The formal signing of a Memorandum of Understanding (MoU) between Washington and Tehran was reportedly accelerated, taking place electronically on Thursday, June 18, 2026, ahead of a previously scheduled in-person ceremony in Switzerland on Friday. According to reports from the U.S. news outlet Axios, two U.S. officials confirmed the document’s official activation, with one explicitly stating that U.S. President Donald Trump personally signed the agreement. This expedited process underscored the urgency both sides placed on normalizing relations and, crucially, restoring unimpeded navigation through the Strait of Hormuz, a critical chokepoint for global oil shipments. The swift conclusion of the MoU was seen by diplomatic circles as a testament to the intense back-channel negotiations and a mutual desire to de-escalate tensions that had simmered for years, occasionally boiling over into direct confrontation.
The Weight of Economic Devastation
Even as the ink dries on the peace accord, the economic scars of the prolonged standoff are deeply etched across Iran’s landscape. The Foundation for the Defense of Democracies (FDD) estimates the total economic damage from the conflict to be approximately US$144 billion, an astronomical figure equivalent to nearly half of Iran’s annual Gross Domestic Product (GDP).
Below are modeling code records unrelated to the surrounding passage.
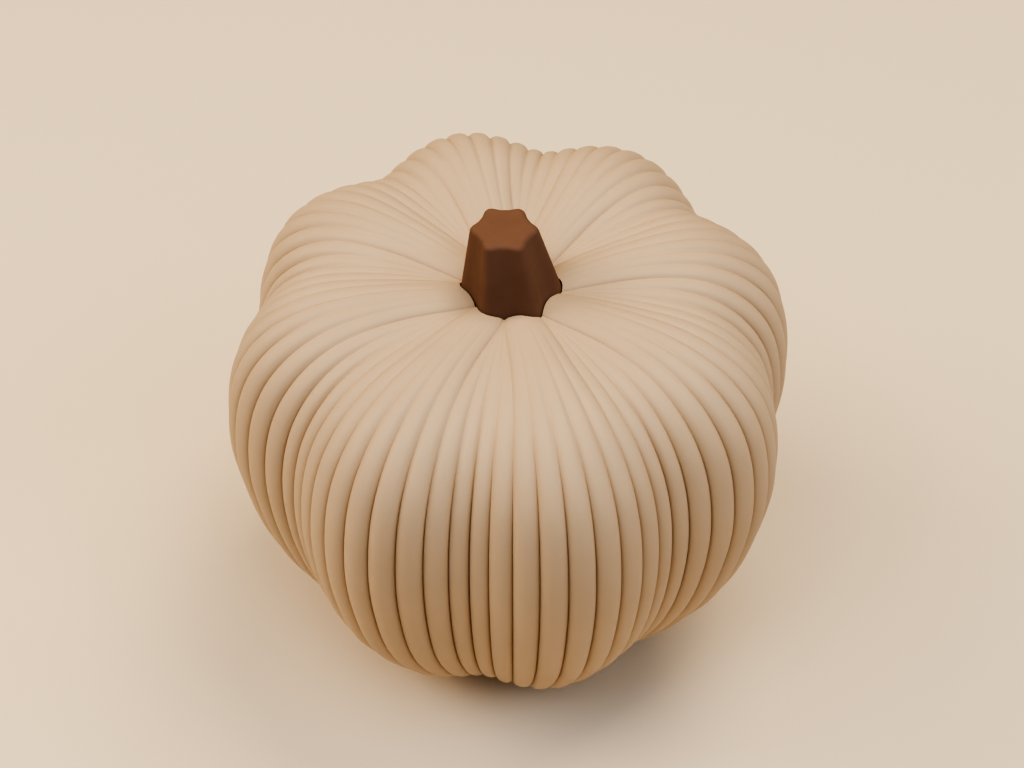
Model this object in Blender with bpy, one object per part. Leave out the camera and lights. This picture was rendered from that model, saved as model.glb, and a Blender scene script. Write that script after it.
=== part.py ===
"""Ornamental ribbed pumpkin: a lobed, finely ribbed body and a fluted stem set in its crown.

Metres, +Z up. The origin is on the table, under the middle of the body, and the front faces -Y.
The body's section is round, and its centre runs in a ring around the Z axis. The outline is
given by its reach from that centre, once on a lobe's crest and once in the valley between lobes.
"""
import math

import bmesh
import bpy
import numpy as np

MM = 0.001

# Body: eight lobes, each of nine ribs
LOBES = 8
RIBS_PER_LOBE = 9
RING_RADIUS = 30.0 * MM         # from the Z axis to the centre of the round section
RING_HEIGHT = 69.0 * MM         # from the table to the widest part of the body
FLAT_CUT = 1.5 * MM             # taken off the underside, so that the body rests on a flat spot
CROWN_ANGLE = 140.0             # where the outline meets the Z axis under the stem, in degrees
# Angle at the section's centre (0 is outward, 90 is up), reach to the crest, reach to the
# valley, and the height of a rib over its width
OUTLINE = (
    (-100.0, 69.7 * MM, 68.0 * MM, 0.20),
    (-85.0, 61.6 * MM, 57.5 * MM, 0.27),
    (-72.5, 51.0 * MM, 46.5 * MM, 0.31),
    (-60.0, 42.9 * MM, 37.9 * MM, 0.34),
    (-35.0, 33.0 * MM, 28.0 * MM, 0.35),
    (-10.0, 29.3 * MM, 24.2 * MM, 0.34),
    (15.0, 29.1 * MM, 23.9 * MM, 0.33),
    (40.0, 31.3 * MM, 26.1 * MM, 0.30),
    (65.0, 32.3 * MM, 28.6 * MM, 0.19),
    (90.0, 31.7 * MM, 29.3 * MM, 0.11),
    (115.0, 33.4 * MM, 31.8 * MM, 0.065),
    (127.5, 35.8 * MM, 34.5 * MM, 0.01),
)
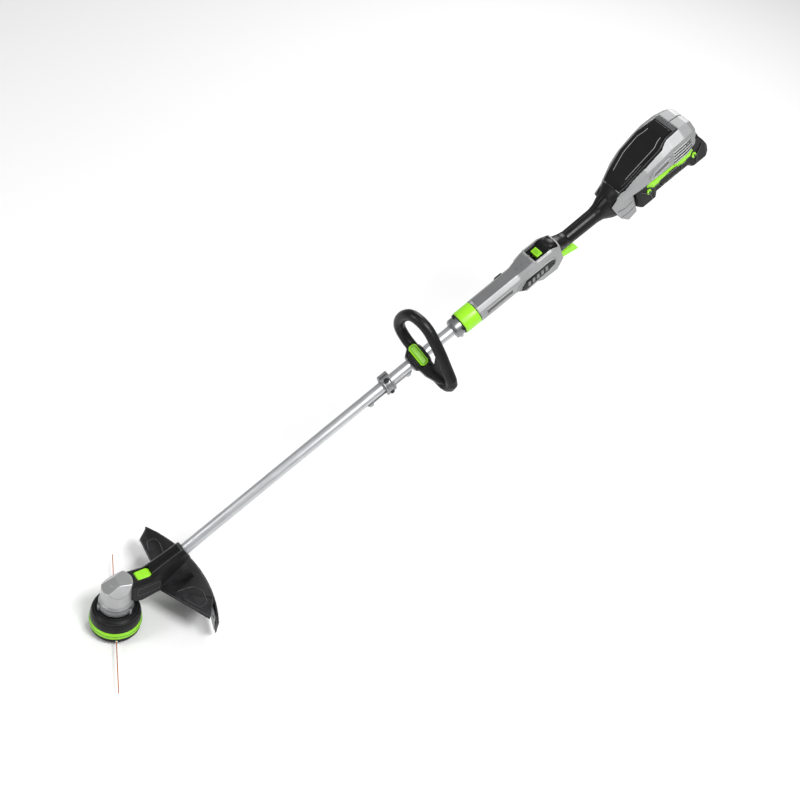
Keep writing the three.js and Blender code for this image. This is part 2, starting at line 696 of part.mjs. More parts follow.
// Ferrule: die-cast coupling between the tube and the trigger housing, with a locking screw.
const ferruleScrewT = FERRULE_T + 12;
const ferruleScrewW = -26.5;
const ferruleBoss = hull([
  ...octagon(FERRULE_T + 3, 9, -32, -12, 4, 2),
  ...octagon(COLLAR_START - GAP, 9, -32, -12, 4, 2),
]);
const ferrule = cut(
  join(
    turnedOnTube([
      [TUBE_R + GAP, FERRULE_T], [19.5, FERRULE_T], [22.5, FERRULE_T + 4],
      [22.5, COLLAR_START - GAP], [21.3, COLLAR_START - GAP], [21.3, COLLAR_END - GAP],
      [TUBE_R + GAP, COLLAR_END - GAP],
    ]),
    ferruleBoss,
  ),
  rod([FERRULE_T - 5, 0, 0], [FERRULE_T + 90, 0, 0], TUBE_R + GAP, 32),
  rod([ferruleScrewT, -12, ferruleScrewW], [ferruleScrewT, 12, ferruleScrewW], 2.4, 12),
);
piece("shaft_ferrule", ferrule, "cast", onTube);
piece(
  "ferrule_screw",
  screw([ferruleScrewT, -9 - GAP, ferruleScrewW], [ferruleScrewT, 7, ferruleScrewW], 2.1, 4.2, 3.5),
  "steel",
  onTube,
);

// Collar: coloured sleeve over the coupling.
const collar = turnedOnTube([
  [21.3 + GAP, COLLAR_START], [25.4, COLLAR_START], [26.8, COLLAR_START + 2],
  [26.8, COLLAR_END - 2], [25.8, COLLAR_END - GAP], [21.3 + GAP, COLLAR_END - GAP],
], 40);
piece("collar_band", collar, "lime", onTube);

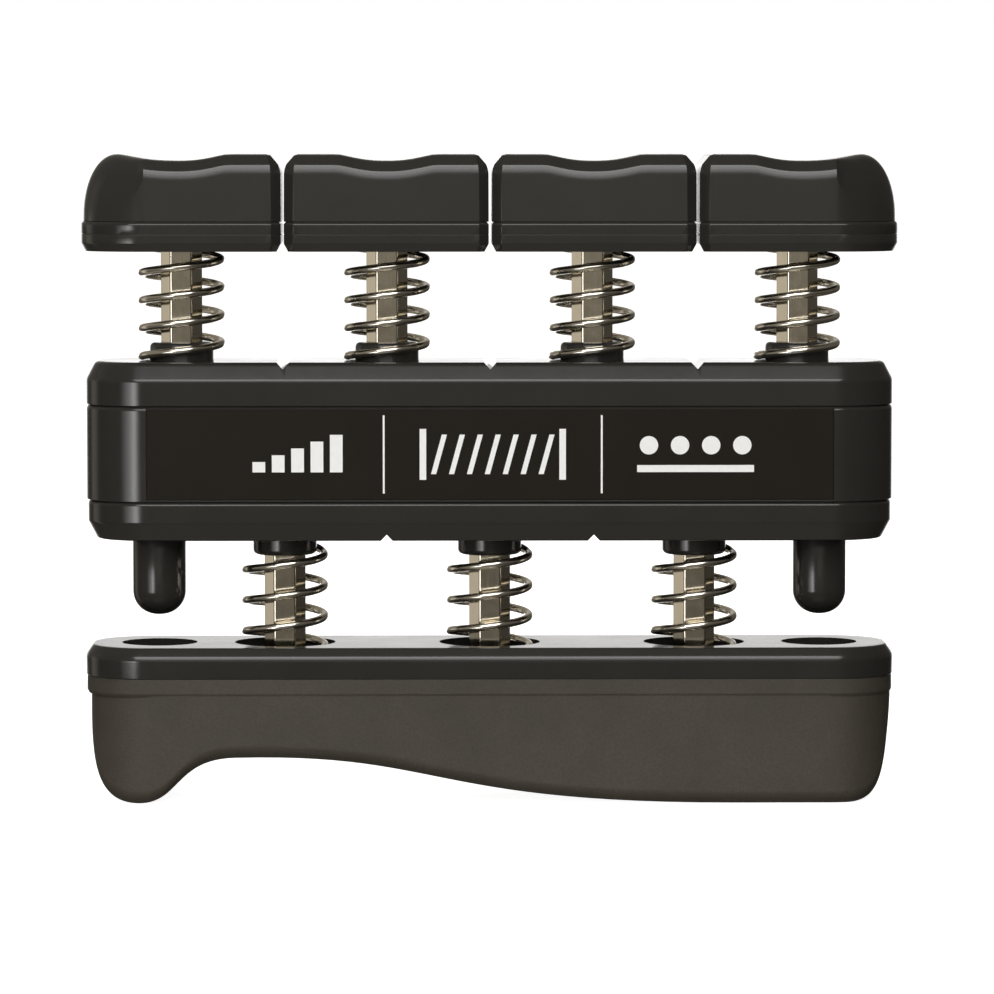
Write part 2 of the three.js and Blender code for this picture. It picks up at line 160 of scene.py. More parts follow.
def apply_modifiers(obj):
    """Turns the object's modifiers into its mesh."""
    depsgraph = bpy.context.evaluated_depsgraph_get()
    final = bpy.data.meshes.new_from_object(obj.evaluated_get(depsgraph))
    old = obj.data
    obj.modifiers.clear()
    obj.data = final
    bpy.data.meshes.remove(old)


def boolean(obj, other, operation):
    """Cuts or joins obj with another closed object, which is used up."""
    modifier = obj.modifiers.new("boolean", "BOOLEAN")
    modifier.operation = operation
    modifier.solver = "EXACT"
    modifier.object = other
    apply_modifiers(obj)
    bpy.data.objects.remove(other)


def cut(obj, *cutters):
    for cutter in cutters:
        boolean(obj, cutter, "DIFFERENCE")


def join(obj, *others):
    for other in others:
        boolean(obj, other, "UNION")


def finish_edges(obj, width, angle=28):
    """Rounds the edges sharper than the angle (degrees), and shades the rest smooth."""
    work = bmesh.new()
    work.from_mesh(obj.data)
    bmesh.ops.remove_doubles(work, verts=work.verts, dist=4e-6)
    bmesh.ops.dissolve_degenerate(work, edges=work.edges, dist=2e-6)
    work.to_mesh(obj.data)
    work.free()
    if width:
        bevel = obj.modifiers.new("bevel", "BEVEL")
        bevel.width = width
        bevel.segments = 3
        bevel.limit_method = "ANGLE"
        bevel.angle_limit = math.radians(angle)
        bevel.use_clamp_overlap = True
        bevel.harden_normals = False
    obj.data.shade_smooth()
    weighted = obj.modifiers.new("normals", "WEIGHTED_NORMAL")
    weighted.keep_sharp = True
    weighted.weight = 80
    apply_modifiers(obj)


def settle(obj, body, slot, *nodes):
    """Puts a finished piece on its body, in place of its CAD nodes."""
    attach(obj, body)
    if nodes:
        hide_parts(*nodes)


# ---- Plan outlines and lofts --------------------------------------------------------


def corner_points(x, half_depth, side, corner):
    """Points of the front corner at one end of a plan, from the end round to the front.

    side is -1 at the left end and 1 at the right. corner is (kind, size). Each point is
    (x, y, inward x, inward y), with the inward direction scaled so that moving every point
    by it keeps the sides parallel.
    """
    kind, size = corner
    points = []
    if kind == "round":
        for step in range(ARC_STEPS + 1):
            angle = step / ARC_STEPS * math.pi / 2
            nx, ny = side * math.cos(angle), -math.sin(angle)
            points.append((x - side * size + size * nx, -half_depth + size + size * ny, -nx, -ny))
    else:
        turn = math.tan(math.radians(22.5))
        points.append((x, -half_depth + size, -side, turn))
        points.append((x - side * size, -half_depth, -side * turn, 1))
    return points


def plan(x0, x1, half_depth, left, right):
    """Closed plan outline: along the front from left to right, then back along the rear.

    The point opposite point i is point n - 1 - i, which the lofts rely on for their caps.
    """
    front = corner_points(x0, half_depth, -1, left)
    steps = max(2, round((x1 - right[1] - x0 - left[1]) / STRAIGHT_STEP))
    for step in range(1, steps):
        front.append((mix(x0 + left[1], x1 - right[1], step / steps), -half_depth, 0, 1))
    front += reversed(corner_points(x1, half_depth, 1, right))
    return front + [(x, -y, inward_x, -inward_y) for x, y, inward_x, inward_y in reversed(front)]


def rounded_plan(x0, x1, half_depth, radius=CORNER):
    return plan(x0, x1, half_depth, ("round", radius), ("round", radius))


def ring(outline, inset, z):
    """One level of a loft. inset and z are numbers, or functions of an outline point."""
    points = []
    for point in outline:
        x, y, inward_x, inward_y = point
        move = inset(point) if callable(inset) else inset
        level = z(point) if callable(z) else z
        points.append((x + inward_x * move, y + inward_y * move, level))
    return points


def loft(name, rings, material):
    """Skins a stack of rings. Each end is closed by strips from its front to its rear."""
    count = len(rings[0])
    verts = [point for level in rings for point in level]
    faces = []
    for level in range(len(rings) - 1):
        start = level * count
        for i in range(count):
            j = (i + 1) % count
            faces.append((start + i, start + j, start + count + j, start + count + i))
    for start in (0, (len(rings) - 1) * count):
        for i in range(count // 2 - 1):
            faces.append((start + i, start + i + 1, start + count - 2 - i, start + count - 1 - i))
    return new_object(name, verts, faces, material)


def profile_rings(outline, profile):
    """Rings from a list of (inset, z) pairs."""
    return [ring(outline, inset, z) for inset, z in profile]


def rounded_profile(points, radii, steps=5):
    """(inset, z) pairs with each inner corner rounded by its radius."""
    result = [points[0]]
    for before, here, after, radius in zip(points, points[1:], points[2:], radii):
        a, b, c = Vector(before), Vector(here), Vector(after)
        to_a, to_c = (a - b).normalized(), (c - b).normalized()
        opening = to_a.angle(to_c)
        reach = min(radius / math.tan(opening / 2), (a - b).length * 0.49, (c - b).length * 0.49)
        start, end = b + to_a * reach, b + to_c * reach
        for step in range(steps + 1):
            t = step / steps
            result.append(tuple(mix(mix(start, b, t), mix(b, end, t), t)))
    result.append(points[-1])
    return result


def turned(name, profile, x, sides, material):
    """Closed body turned about a vertical axis from (radius, z) pairs, both ends on the axis."""
    verts = []
    faces = []
    for radius, z in profile:
        for i in range(sides):
            angle = i / sides * 2 * math.pi
            verts.append((x + radius * math.cos(angle), radius * math.sin(angle), z))
    for level in range(len(profile) - 1):
        start = level * sides
        for i in range(sides):
            j = (i + 1) % sides
            faces.append((start + i, start + j, start + sides + j, start + sides + i))
    faces.append(tuple(range(sides)))
    faces.append(tuple(range((len(profile) - 1) * sides, len(profile) * sides)))
    return new_object(name, verts, faces, material)


def rod(x, radius, z0, z1):
    """Round cutter."""
    return turned("rod", [(radius, z0), (radius, z1)], x, 64, None)


def hexagon(x, across_flats, z0, z1):
    """Hexagonal cutter with one flat facing the viewer."""
    return turned("hexagon", [(across_flats / math.sqrt(3), z) for z in (z0, z1)], x, 6, None)


def slab(x0, x1, y0, y1, z0, z1):
    """Plain block."""
    corners = [(x, y, z) for z in (z0, z1) for x, y in ((x0, y0), (x1, y0), (x1, y1), (x0, y1))]
    faces = [(0, 1, 2, 3), (4, 5, 6, 7), (0, 1, 5, 4), (1, 2, 6, 5), (2, 3, 7, 6), (3, 0, 4, 7)]
    return new_object("slab", corners, faces, None)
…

This staggering sum encompasses widespread destruction to key industrial infrastructure, including factories, oil refineries, steel mills, and petrochemical facilities—the very backbone of the nation’s economy. Rystad Energy, a prominent energy intelligence firm, further broke down these costs, projecting that repairs to the energy sector alone could reach US$19 billion. The scale of this devastation means that Iran’s challenge extends far beyond merely stopping the fighting; it involves the monumental task of rebuilding its fundamental economic capacity from the ground up.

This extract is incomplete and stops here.